■ Task details ■
Quote exactly, and only, the lines of the material below from the line with "for corner, place" through the line with "before = set(bpy.data.objects)".

——————————

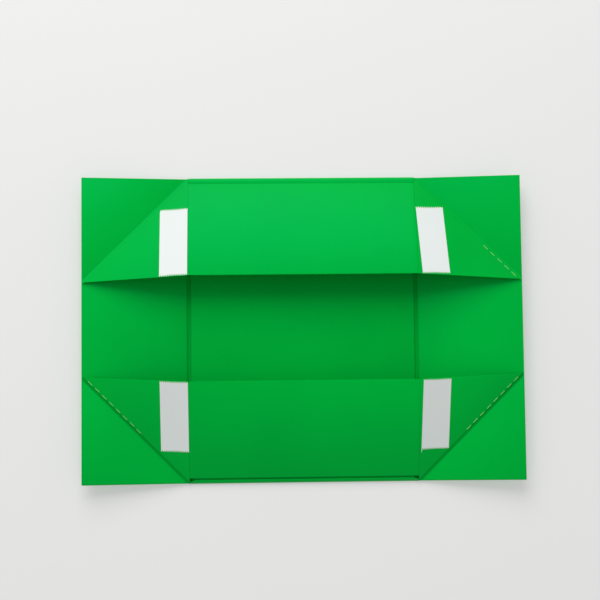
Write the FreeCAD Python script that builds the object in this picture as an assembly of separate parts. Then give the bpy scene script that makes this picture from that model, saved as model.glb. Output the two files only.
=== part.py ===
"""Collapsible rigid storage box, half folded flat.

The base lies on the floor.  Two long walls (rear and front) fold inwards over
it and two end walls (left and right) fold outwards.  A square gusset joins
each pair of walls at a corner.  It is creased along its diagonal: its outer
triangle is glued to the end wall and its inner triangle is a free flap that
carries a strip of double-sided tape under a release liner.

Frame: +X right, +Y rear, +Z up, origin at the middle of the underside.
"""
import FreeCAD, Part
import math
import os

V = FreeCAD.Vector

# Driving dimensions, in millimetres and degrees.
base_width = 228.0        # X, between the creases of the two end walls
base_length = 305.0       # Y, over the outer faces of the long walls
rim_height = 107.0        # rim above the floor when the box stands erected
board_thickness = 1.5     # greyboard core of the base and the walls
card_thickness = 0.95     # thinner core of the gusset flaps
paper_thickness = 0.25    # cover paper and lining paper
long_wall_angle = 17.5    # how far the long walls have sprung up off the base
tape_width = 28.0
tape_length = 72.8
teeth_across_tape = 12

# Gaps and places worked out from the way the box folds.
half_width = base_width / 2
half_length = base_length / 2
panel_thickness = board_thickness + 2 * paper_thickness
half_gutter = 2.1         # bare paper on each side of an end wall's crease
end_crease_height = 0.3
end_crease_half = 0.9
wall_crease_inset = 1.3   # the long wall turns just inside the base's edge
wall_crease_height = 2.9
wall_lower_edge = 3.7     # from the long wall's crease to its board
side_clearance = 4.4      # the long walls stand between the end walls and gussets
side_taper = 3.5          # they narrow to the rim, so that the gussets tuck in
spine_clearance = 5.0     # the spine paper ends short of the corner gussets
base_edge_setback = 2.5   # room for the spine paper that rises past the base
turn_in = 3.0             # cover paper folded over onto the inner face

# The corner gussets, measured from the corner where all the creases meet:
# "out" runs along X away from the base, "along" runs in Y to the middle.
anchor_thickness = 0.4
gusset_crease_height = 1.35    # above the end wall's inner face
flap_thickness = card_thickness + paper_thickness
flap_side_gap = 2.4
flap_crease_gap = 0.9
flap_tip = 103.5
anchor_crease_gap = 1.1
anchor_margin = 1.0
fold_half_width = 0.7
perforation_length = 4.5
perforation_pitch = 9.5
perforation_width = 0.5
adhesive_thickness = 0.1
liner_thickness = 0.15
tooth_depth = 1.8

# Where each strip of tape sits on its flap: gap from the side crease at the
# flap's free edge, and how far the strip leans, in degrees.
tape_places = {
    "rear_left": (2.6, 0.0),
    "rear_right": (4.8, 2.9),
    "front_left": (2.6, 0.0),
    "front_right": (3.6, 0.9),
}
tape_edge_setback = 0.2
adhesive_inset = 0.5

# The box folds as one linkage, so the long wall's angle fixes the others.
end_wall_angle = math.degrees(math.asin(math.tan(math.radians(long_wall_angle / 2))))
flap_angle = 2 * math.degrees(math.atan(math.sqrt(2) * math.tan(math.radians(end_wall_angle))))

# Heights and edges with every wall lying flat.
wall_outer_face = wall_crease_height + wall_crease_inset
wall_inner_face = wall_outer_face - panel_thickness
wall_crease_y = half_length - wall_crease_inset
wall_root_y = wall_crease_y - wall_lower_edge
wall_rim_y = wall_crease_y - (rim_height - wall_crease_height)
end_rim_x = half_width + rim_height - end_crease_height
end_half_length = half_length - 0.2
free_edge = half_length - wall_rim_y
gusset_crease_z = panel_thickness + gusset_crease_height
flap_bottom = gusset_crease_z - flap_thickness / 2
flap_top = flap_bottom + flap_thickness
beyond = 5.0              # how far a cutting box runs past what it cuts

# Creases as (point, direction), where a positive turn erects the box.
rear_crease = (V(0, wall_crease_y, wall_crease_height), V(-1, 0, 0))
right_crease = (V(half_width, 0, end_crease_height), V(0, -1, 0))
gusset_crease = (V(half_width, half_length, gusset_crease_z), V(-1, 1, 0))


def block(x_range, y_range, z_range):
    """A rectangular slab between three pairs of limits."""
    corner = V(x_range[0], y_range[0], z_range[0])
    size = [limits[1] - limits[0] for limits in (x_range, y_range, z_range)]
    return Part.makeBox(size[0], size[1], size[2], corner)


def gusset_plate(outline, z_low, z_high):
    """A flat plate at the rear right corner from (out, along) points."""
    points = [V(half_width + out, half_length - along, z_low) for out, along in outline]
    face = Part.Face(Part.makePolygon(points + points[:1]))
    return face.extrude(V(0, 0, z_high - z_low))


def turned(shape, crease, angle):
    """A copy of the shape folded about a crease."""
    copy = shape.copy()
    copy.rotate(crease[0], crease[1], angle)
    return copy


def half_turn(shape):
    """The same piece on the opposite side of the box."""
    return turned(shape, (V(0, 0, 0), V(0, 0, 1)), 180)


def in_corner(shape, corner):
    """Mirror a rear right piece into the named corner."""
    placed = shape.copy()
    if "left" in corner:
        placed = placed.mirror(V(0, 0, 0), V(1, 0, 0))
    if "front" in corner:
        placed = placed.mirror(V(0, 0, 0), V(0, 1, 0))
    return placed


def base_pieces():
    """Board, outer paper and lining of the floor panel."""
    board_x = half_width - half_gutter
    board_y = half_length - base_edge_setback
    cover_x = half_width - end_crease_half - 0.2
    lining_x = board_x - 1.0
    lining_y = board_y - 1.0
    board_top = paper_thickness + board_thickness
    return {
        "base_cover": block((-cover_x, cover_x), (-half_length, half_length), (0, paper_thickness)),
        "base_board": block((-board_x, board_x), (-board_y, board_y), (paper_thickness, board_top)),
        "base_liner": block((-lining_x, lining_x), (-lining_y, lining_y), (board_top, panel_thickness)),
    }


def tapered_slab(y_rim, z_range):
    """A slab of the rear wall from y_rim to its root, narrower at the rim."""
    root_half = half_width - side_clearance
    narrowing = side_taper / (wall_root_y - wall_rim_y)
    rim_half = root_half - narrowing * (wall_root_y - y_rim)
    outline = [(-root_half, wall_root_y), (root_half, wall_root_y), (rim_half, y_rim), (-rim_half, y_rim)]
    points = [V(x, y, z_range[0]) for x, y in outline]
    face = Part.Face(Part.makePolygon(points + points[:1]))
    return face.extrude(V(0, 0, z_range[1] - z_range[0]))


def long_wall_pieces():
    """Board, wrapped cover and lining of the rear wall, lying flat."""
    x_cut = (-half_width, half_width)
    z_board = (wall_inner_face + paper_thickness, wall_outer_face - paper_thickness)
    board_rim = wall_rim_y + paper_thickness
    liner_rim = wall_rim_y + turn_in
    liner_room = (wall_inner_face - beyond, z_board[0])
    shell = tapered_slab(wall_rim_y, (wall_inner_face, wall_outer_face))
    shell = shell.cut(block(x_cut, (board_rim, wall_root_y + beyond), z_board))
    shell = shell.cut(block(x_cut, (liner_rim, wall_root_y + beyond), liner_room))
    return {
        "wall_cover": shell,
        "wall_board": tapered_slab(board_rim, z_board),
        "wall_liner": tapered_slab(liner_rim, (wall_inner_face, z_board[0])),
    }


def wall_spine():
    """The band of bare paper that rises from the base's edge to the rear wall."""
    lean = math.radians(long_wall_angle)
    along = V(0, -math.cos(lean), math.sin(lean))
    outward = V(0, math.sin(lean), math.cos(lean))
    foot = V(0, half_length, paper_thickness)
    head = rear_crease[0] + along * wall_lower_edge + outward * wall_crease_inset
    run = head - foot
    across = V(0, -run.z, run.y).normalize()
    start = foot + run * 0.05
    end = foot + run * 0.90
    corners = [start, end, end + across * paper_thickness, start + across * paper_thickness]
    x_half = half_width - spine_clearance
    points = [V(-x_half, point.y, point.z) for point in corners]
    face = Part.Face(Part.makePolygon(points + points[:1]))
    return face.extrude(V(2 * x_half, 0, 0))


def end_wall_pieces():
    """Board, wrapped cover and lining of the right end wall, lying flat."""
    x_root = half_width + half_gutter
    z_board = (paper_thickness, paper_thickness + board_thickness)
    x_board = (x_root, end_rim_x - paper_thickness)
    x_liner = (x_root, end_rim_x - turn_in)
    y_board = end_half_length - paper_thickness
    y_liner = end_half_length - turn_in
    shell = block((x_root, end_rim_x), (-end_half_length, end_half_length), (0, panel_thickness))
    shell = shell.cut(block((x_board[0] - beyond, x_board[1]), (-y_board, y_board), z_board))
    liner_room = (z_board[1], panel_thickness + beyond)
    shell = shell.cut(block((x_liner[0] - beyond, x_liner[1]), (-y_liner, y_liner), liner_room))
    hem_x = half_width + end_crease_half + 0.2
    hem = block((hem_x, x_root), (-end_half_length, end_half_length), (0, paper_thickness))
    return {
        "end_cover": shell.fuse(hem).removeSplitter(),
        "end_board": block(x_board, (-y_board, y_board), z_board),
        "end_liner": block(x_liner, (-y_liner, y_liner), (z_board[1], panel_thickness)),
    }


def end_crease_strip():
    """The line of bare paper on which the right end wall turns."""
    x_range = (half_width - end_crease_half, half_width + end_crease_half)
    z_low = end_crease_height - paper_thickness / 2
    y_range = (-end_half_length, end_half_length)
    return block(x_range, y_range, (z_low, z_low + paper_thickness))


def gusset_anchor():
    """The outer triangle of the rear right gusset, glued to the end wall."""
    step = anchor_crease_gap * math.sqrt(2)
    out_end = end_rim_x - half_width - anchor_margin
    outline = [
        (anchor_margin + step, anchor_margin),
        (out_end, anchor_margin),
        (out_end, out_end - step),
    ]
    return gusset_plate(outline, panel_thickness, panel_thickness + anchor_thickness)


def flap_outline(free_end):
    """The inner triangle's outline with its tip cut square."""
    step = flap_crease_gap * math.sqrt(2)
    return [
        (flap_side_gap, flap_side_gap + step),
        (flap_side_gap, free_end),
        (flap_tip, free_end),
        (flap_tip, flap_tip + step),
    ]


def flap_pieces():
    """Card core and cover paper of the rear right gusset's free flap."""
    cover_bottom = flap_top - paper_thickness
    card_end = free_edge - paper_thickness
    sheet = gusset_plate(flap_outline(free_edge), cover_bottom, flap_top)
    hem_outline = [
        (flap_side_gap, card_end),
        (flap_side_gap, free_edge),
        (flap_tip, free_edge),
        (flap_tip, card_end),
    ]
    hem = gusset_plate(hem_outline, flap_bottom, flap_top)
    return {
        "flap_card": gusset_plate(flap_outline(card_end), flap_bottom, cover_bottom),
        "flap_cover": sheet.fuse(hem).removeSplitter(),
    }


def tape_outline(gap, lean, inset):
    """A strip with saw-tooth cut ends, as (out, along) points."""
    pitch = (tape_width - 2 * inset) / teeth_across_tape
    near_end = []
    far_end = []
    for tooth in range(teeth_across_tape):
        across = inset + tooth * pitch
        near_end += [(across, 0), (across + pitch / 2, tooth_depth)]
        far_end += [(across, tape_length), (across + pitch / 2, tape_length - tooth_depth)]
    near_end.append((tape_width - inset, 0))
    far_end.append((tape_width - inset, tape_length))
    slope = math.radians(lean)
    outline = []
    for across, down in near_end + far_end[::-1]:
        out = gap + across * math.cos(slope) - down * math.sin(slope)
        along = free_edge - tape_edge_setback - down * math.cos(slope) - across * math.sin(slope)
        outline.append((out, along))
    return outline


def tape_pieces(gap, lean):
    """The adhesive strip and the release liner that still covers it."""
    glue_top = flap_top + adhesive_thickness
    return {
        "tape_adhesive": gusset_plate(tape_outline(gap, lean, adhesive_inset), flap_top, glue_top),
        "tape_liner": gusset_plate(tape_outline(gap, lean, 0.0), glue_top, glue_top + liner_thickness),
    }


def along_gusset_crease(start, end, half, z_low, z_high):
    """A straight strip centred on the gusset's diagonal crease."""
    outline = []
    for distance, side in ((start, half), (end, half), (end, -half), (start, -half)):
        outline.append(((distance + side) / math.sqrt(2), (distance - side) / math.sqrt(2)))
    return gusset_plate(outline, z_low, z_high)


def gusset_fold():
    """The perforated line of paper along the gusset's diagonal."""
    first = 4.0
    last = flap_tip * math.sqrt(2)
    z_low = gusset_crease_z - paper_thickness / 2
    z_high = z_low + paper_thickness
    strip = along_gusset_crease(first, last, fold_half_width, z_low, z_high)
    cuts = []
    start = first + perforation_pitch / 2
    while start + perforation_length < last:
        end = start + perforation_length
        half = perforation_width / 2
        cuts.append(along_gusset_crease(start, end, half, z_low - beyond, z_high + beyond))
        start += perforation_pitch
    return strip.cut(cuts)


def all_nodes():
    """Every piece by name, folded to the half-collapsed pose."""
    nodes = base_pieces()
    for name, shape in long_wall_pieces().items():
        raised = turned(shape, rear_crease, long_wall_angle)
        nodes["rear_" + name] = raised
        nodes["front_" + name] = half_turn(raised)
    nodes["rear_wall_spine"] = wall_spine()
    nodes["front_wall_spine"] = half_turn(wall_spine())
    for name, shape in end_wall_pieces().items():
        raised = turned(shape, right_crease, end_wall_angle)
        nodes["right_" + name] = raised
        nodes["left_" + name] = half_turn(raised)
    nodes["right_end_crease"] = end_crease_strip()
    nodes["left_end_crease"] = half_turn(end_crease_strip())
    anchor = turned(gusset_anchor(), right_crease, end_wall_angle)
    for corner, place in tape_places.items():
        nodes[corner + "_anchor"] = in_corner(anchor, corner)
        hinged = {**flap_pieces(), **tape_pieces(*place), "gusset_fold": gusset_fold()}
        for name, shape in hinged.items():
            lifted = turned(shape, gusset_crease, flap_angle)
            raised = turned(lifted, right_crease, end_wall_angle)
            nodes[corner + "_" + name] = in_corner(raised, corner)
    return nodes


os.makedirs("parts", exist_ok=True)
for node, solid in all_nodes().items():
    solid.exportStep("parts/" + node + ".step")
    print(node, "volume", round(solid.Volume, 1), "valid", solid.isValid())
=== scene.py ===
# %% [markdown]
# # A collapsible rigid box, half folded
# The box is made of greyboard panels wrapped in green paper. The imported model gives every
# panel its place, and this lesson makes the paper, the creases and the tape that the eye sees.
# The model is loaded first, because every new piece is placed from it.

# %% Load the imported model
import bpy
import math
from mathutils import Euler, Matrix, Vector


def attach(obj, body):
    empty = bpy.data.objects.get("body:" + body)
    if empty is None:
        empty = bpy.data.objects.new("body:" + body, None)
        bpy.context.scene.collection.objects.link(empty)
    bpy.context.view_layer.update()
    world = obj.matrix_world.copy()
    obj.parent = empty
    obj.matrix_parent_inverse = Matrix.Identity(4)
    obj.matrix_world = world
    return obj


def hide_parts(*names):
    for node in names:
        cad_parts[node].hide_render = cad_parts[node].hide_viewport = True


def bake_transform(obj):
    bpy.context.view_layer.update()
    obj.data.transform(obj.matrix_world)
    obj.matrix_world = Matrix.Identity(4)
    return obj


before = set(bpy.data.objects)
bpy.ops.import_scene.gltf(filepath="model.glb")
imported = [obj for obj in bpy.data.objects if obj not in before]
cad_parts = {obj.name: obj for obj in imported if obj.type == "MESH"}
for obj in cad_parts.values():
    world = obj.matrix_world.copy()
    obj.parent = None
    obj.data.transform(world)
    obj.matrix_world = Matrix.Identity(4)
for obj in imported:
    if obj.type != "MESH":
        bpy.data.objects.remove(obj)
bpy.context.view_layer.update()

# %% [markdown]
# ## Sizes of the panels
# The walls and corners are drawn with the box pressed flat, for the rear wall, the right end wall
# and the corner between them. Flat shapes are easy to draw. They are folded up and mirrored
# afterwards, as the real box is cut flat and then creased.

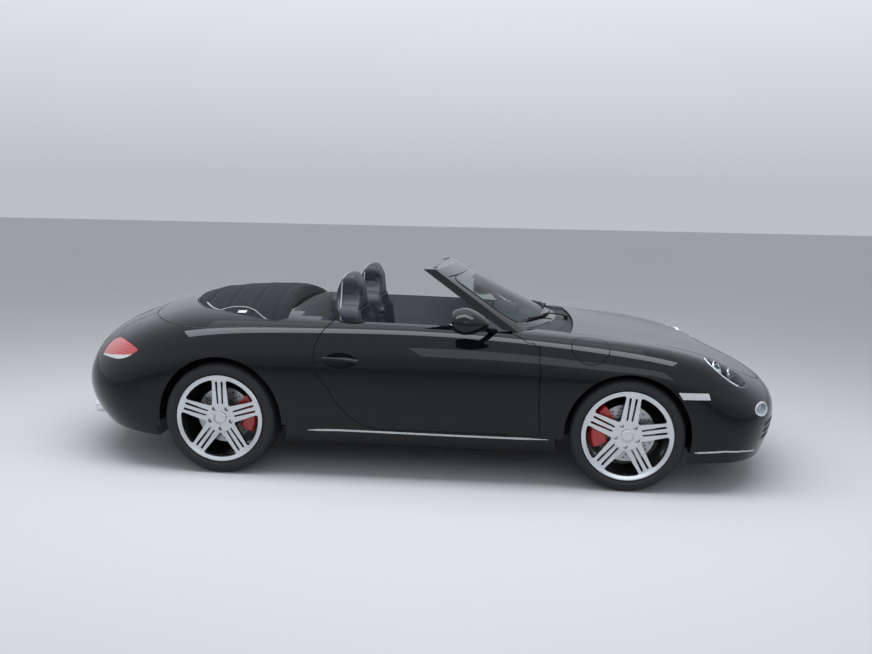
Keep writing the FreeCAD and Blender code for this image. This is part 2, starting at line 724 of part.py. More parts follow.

——————————

■ Response to this task ■
    for corner, place in tape_places.items():
        nodes[corner + "_anchor"] = in_corner(anchor, corner)
        hinged = {**flap_pieces(), **tape_pieces(*place), "gusset_fold": gusset_fold()}
        for name, shape in hinged.items():
            lifted = turned(shape, gusset_crease, flap_angle)
            raised = turned(lifted, right_crease, end_wall_angle)
            nodes[corner + "_" + name] = in_corner(raised, corner)
    return nodes


os.makedirs("parts", exist_ok=True)
for node, solid in all_nodes().items():
    solid.exportStep("parts/" + node + ".step")
    print(node, "volume", round(solid.Volume, 1), "valid", solid.isValid())
=== scene.py ===
# %% [markdown]
# # A collapsible rigid box, half folded
# The box is made of greyboard panels wrapped in green paper. The imported model gives every
# panel its place, and this lesson makes the paper, the creases and the tape that the eye sees.
# The model is loaded first, because every new piece is placed from it.

# %% Load the imported model
import bpy
import math
from mathutils import Euler, Matrix, Vector


def attach(obj, body):
    empty = bpy.data.objects.get("body:" + body)
    if empty is None:
        empty = bpy.data.objects.new("body:" + body, None)
        bpy.context.scene.collection.objects.link(empty)
    bpy.context.view_layer.update()
    world = obj.matrix_world.copy()
    obj.parent = empty
    obj.matrix_parent_inverse = Matrix.Identity(4)
    obj.matrix_world = world
    return obj


def hide_parts(*names):
    for node in names:
        cad_parts[node].hide_render = cad_parts[node].hide_viewport = True


def bake_transform(obj):
    bpy.context.view_layer.update()
    obj.data.transform(obj.matrix_world)
    obj.matrix_world = Matrix.Identity(4)
    return obj


before = set(bpy.data.objects)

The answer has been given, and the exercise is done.